Despite the common misconception that economics is mostly finance and banking (I haven't done a single finance module in my entire university career), economics is actually everywhere and it is almost impossible to escape it.

Today's world is as interconnected as it could possibly be; whether its next-day deliveries on amazon, ordering some cute Shiba-Inu themed socks from Canada, or paypal-ling a pal in a different country. Internationally, our economies are as connected as never before, both through trade and finance. Unions such as the EU have increased mobility enormously, it is now a lot easier to move to a completely different country, study abroad or simply travel than 50 years ago.

This interconnectedness brings many many advantages with it but it has also significantly increased some risks. Along the material interconnectedness through trade, for example, has also come financial globalization; banks nowadays hold monetary assets in other countries and people might have accounts abroad. While I won't bore you now with the details of financial integration (given that I barely grasped it myself in my last macroeconomics course) it is important to recognize the price we pay for EU-wide free roaming and ordering random stuff from across the ocean. Because this highly integrated system means that problems in one area can easily spread across the whole network as happened with the EU-crisis just a few years ago. How to remain connected while reducing the risk of crisis is a problem policy-makers still haven't solved. That has also to do with the nature of the crisis, given the complexity of the system no person understands all of it. That means you can put safety nets in place and try to anticipate potential problems but you won't know if your solutions work until the crisis hits.

But even if you ignore this international network and decide to consume and live only within your country (looking at you Trump) you will not escape economics. Because while nowadays we associate economics with big words like GDP, or labor markets, or stock prices, initially economics meant barter. Before money hit society people used to exchange goods for goods, one pair of shoes might have been worth 20 apples. We haven't lived in a full barter economy for many years but you have smaller forms of this in smaller units - such as prisons, where cigarettes act as a sort of currency.

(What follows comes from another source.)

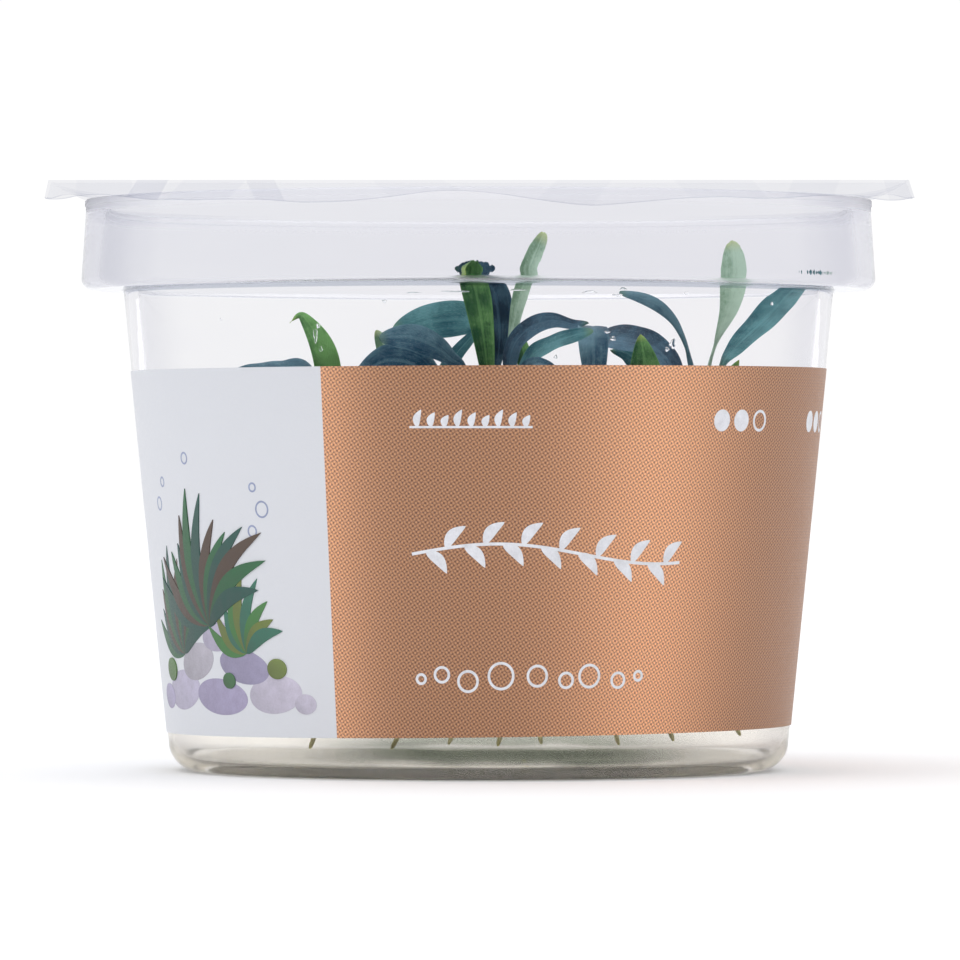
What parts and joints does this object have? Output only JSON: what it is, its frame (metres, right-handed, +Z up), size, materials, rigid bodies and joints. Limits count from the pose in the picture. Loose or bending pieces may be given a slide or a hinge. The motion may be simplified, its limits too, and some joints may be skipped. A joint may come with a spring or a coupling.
{
  "type": "bucephalandra plantlets in a sealed culture cup",
  "caption": "Bucephalandra water plantlets rooted in clear nutrient gel, inside a clear plastic culture cup with a wrap label and a sealed film top.",
  "frame": {"origin": "centre of the cup's foot, on the surface it stands on", "axes": "+Z up along the cup's axis, -Y out of the front of the label, +X to the right of someone who looks at the front"},
  "size_m": [0.0977, 0.0977, 0.0664],
  "materials": {
    "cup_plastic": "clear, gloss on the body and slightly frosted on the collar",
    "film_plastic": "clear crinkled film",
    "label_paper": "printed, satin",
    "gel": "clear wet gel with a cream tint",
    "rhizome": "living plant, stands in for stem and root",
    "leaf_green": "living leaf, satin",
    "leaf_sage": "living leaf, satin",
    "leaf_teal": "living leaf, satin",
    "leaf_slate": "living leaf, satin",
    "leaf_navy": "living leaf, satin"
  },
  "bodies": {
    "root": {"cup": "cup_plastic", "seal_film": "film_plastic", "label": "label_paper", "nutrient_gel": "gel", "rhizome_a": "rhizome", "rhizome_b": "rhizome", "rhizome_c": "rhizome", "rhizome_d": "rhizome", "rhizome_e": "rhizome", "rhizome_f": "rhizome", "rhizome_g": "rhizome", "rhizome_h": "rhizome", "rhizome_j": "rhizome", "rhizome_k": "rhizome", "leaf_a1": "leaf_green", "leaf_a2": "leaf_navy", "leaf_a3": "leaf_sage", "leaf_a4": "leaf_teal", "leaf_j1": "leaf_navy", "leaf_j2": "leaf_teal", "leaf_j3": "leaf_green", "leaf_j4": "leaf_slate", "leaf_c1": "leaf_slate", "leaf_c2": "leaf_slate", "leaf_c3": "leaf_teal", "leaf_d1": "leaf_green", "leaf_d2": "leaf_slate", "leaf_e1": "leaf_sage", "leaf_f1": "leaf_slate", "leaf_f2": "leaf_navy", "leaf_f3": "leaf_teal", "leaf_k1": "leaf_green", "leaf_k2": "leaf_slate", "leaf_b1": "leaf_sage", "leaf_b2": "leaf_teal", "leaf_b3": "leaf_green", "leaf_a5": "leaf_teal", "leaf_c4": "leaf_teal", "leaf_d3": "leaf_teal", "leaf_d4": "leaf_slate", "leaf_e2": "leaf_slate", "leaf_e3": "leaf_teal", "leaf_f4": "leaf_teal", "leaf_f5": "leaf_slate", "leaf_b4": "leaf_slate", "leaf_b5": "leaf_green", "leaf_k3": "leaf_teal", "leaf_g1": "leaf_teal", "leaf_g2": "leaf_green", "leaf_g3": "leaf_slate", "leaf_g4": "leaf_teal", "leaf_g5": "leaf_slate", "leaf_g6": "leaf_teal", "leaf_h1": "leaf_teal", "leaf_h2": "leaf_green", "leaf_h3": "leaf_slate", "leaf_h4": "leaf_teal", "leaf_h5": "leaf_slate", "leaf_h6": "leaf_teal"}
  },
  "joints": []
}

I think the most striking example of how you can't escape the economy is that of the Westovers. Last weekend, I read the memoir "Educated" of Tara Westover, a woman who grew up in rural Idaho without any contact to the outside world. Her family were Mormons and her father did not want to interact with the government/ the establishment in any way, so Tara and siblings were born at home with a midwife, didn't have birth certificates (initially), didn't go to the hospital in any case, and weren't educated at a public school. It's a great book and I definitely recommend reading it to everyone, but one thing I noticed was despite trying to be completely self-sufficient, in his preparations for the end of the world Gene (pseudonym) Westover still couldn't escape the economy. He had to work so he could earn money, to pay for electricity and food, and later their family built a business around their mothers' herbal medicine - a business which could be explained with economic theories. I just found it impressive that no matter how hard you try to escape society, economics will always stay with you and the economic theories that we discuss on this blog can help organise and explain structures in almost any society.